Today's gospel, the healing of the man among the tombs, touches one of the most difficult topics we deal with as people of faith. Once more we find that what our church actually teaches is the middle point between the tow extremes.
In the time of Jesus most mental and some physically illnesses such as epilepsy were understood solely as signs of demonic possession. Jesus did not step into that world and introduce 20th century psychologically, but responded in the idiom of the people.
Jump to the late 20th century, and we get the other extreme, those who want to reduce every problem to some form of mental illness or medical condition. Witness our own story from VA Beach of the young man whose suicide has brought the over diagnosis of ADHD and the drugs associated with it into the national consciousness. A pill is not the answer for every problem.
Both extremes, as extremism usually does, lead to the false dilemma. The first century was wrong, and much of the 21st century is wrong.
The Catholic Church in dealing with the human person recognizes that there are three aspects to every person: body, mind, and soul. Like most good scientists, the Church would have us look to the simplest answer first.
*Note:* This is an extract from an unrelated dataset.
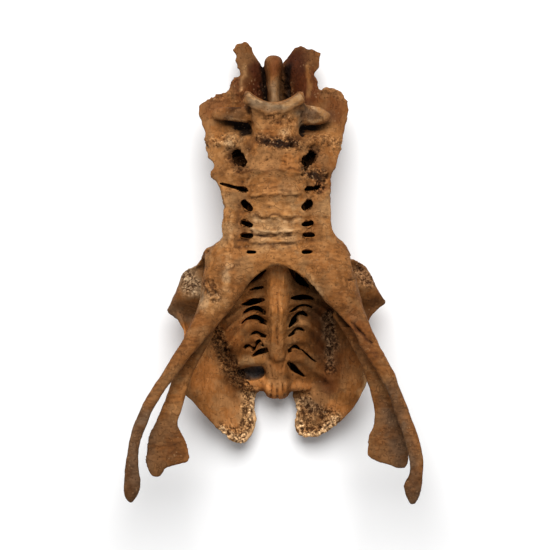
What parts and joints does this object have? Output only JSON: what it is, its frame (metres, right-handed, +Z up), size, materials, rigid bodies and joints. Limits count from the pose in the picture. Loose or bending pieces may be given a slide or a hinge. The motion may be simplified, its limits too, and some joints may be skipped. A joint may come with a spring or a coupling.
{
  "type": "moa pelvis",
  "caption": "Fused pelvis of a large flightless bird, lying on its crest, with a deep open cavity, hip sockets and two pairs of long rear processes.",
  "frame": {"origin": "middle of the base of the bone's box, on the plane it lies on", "axes": "+Z up, away from the crest the bone lies on; +Y along the spine towards the front of the bird; +X to the right seen from above"},
  "size_m": [0.291, 0.4579, 0.1506],
  "materials": {
    "bone": "matte, worn and slightly polished on the raised parts"
  },
  "bodies": {
    "root": {"pelvis": "bone"}
  },
  "joints": []
}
Do we still have a rite of major exorcism? Yes. But, it is only to be used by those priests, specifically chosen and trained for this ministry. Additionally, the Church teaches that before it is employed, medical and psychological avenues should first be explored to explain the situation in question. Your first thought, when someone is experiencing auditory hallucinations, should not be "The devil did it."
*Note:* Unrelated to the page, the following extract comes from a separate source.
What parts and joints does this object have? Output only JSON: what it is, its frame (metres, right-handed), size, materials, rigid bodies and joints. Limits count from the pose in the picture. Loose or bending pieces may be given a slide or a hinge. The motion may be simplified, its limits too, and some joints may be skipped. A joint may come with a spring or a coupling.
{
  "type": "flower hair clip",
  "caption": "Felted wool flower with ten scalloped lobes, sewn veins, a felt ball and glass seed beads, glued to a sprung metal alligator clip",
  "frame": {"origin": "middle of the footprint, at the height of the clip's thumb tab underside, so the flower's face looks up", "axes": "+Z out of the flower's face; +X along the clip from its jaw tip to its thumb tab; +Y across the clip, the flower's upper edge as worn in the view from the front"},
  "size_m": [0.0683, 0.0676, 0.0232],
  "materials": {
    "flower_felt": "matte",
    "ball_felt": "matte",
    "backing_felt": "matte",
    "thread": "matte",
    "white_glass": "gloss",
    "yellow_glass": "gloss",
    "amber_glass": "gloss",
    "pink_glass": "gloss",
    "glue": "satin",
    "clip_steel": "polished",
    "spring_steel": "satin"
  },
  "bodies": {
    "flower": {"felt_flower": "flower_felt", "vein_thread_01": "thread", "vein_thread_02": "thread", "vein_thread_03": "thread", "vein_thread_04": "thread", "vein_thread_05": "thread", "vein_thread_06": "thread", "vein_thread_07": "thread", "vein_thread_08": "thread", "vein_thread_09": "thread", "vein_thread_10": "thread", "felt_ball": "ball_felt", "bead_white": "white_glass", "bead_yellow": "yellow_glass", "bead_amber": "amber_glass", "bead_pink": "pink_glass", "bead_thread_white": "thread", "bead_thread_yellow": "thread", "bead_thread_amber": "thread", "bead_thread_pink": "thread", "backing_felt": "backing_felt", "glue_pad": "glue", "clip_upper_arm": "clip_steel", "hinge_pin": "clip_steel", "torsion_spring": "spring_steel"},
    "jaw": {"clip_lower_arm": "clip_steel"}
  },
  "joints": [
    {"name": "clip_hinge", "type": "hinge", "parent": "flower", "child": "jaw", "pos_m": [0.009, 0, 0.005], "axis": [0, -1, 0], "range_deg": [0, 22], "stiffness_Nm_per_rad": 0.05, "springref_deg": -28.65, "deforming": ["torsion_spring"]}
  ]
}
There are those situations where we do believe that we can dealing with what might be call spiritual illness. If we accept that the human being has a soul how can we reasonably dismiss that aspect of the person in dealing with their overall well-being. In this I would argue the Church takes the most liberal, broad-minded position, and those who would accept only the medical or psychological are the narrow minded.
As always it is a matter of balance.